I thought about my anger, my resentment and my contempt.

Maybe it was me, who had trashed the world.

Maybe it was me who hated everything so much; I had projected so much angst–so much bitterness onto the world and the people and the ones I used to love–that they eventually became what my mind wanted them to become:

Trash.

I wanted to forgive the trash–my trash.

I wanted to forget my anger and my bitterness.

I wanted to kill my contempt.

So I closed my eyes.

And I took a deep breath.

And I just imagined, for a moment, all of this black fog. This black, angry, swirling energy inside of me; and floating out of the chaos, came a small, chrome sphere.

So I stared–peering into the little ball. And inside, I could see everything. I could see all of me. All of my emotions and my fears.

When I was little, I had a fear that no one would be there to love me when I grew up.

When I was a teenager, I had a fear that my parents would find out all the strange things that I had been doing (a whole different story)–I was embarrassed and scared and shared my shame with no one.

And the anger–oh, the anger. I had fed it and nurtured it. Gave it candy and sweets when it cried, and so it grew into a monster. It came to control my thoughts and my hands and my head.

I stared at this terrible thing for a while, it’s face swirling in the black.

I peered at it, and it peered back at me, both of us like confused children at daycare for the first time, and seeing someone just like us. As frail as us. As vulnerable as us. As human as us.

Our parents were gods, but this one–I like him because he’s just like me.

This anger is a part of me; I can’t change even if I wanted to at this point. So, I took another breath, and the face faded back into the mist.

I held my hands to my chest, taking a final breath, and breathed outwards, imagining the mist going flying out of my body from my hands. Out into the coffee shop.

Out the door.

Into the sky. Just–away.

I opened my eyes.

The coffee was done, lovely and hot under the drip-maker. I took it and sat at a small, empty table with the empty chairs that looked like people had gotten up and left in a hurry.

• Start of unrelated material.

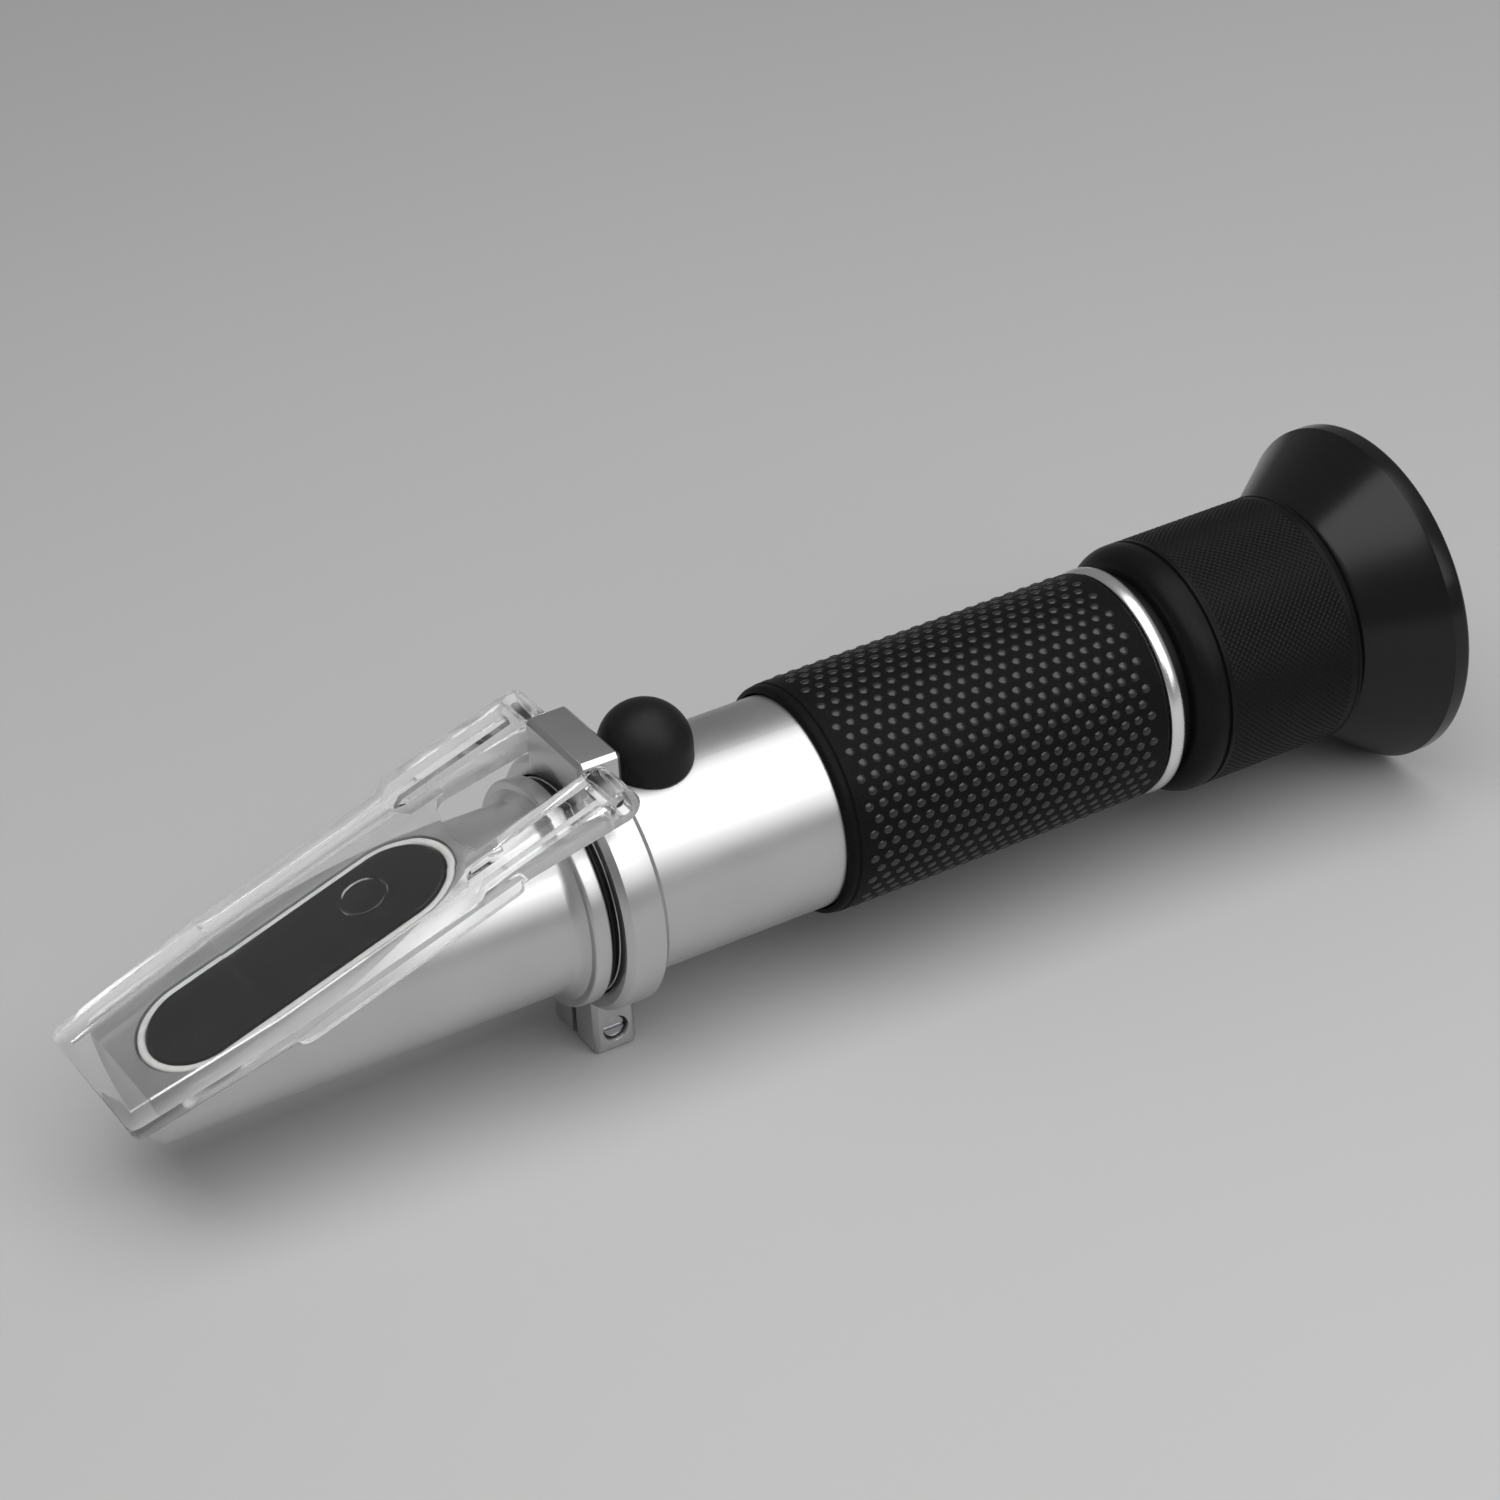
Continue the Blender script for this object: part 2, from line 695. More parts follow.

For the first time in a long time, I felt good. I mean, really good. Like something had been un-lodged from the inside of my chest that had been stuck there for years.

I stared at my coffee, placing my nose just above the foamed surface, closed my eyes, and inhaled–deeply inhaled–as if I was trying to drink the coffee through my nose (I have attempted that once before when I was younger. It was a dare. It was very painful).

Oh, caffeine, my dark mistress, miss liquid obsidian. How I’ve missed you so.

As I exhaled, I heard the door jingle, as if it was being opened.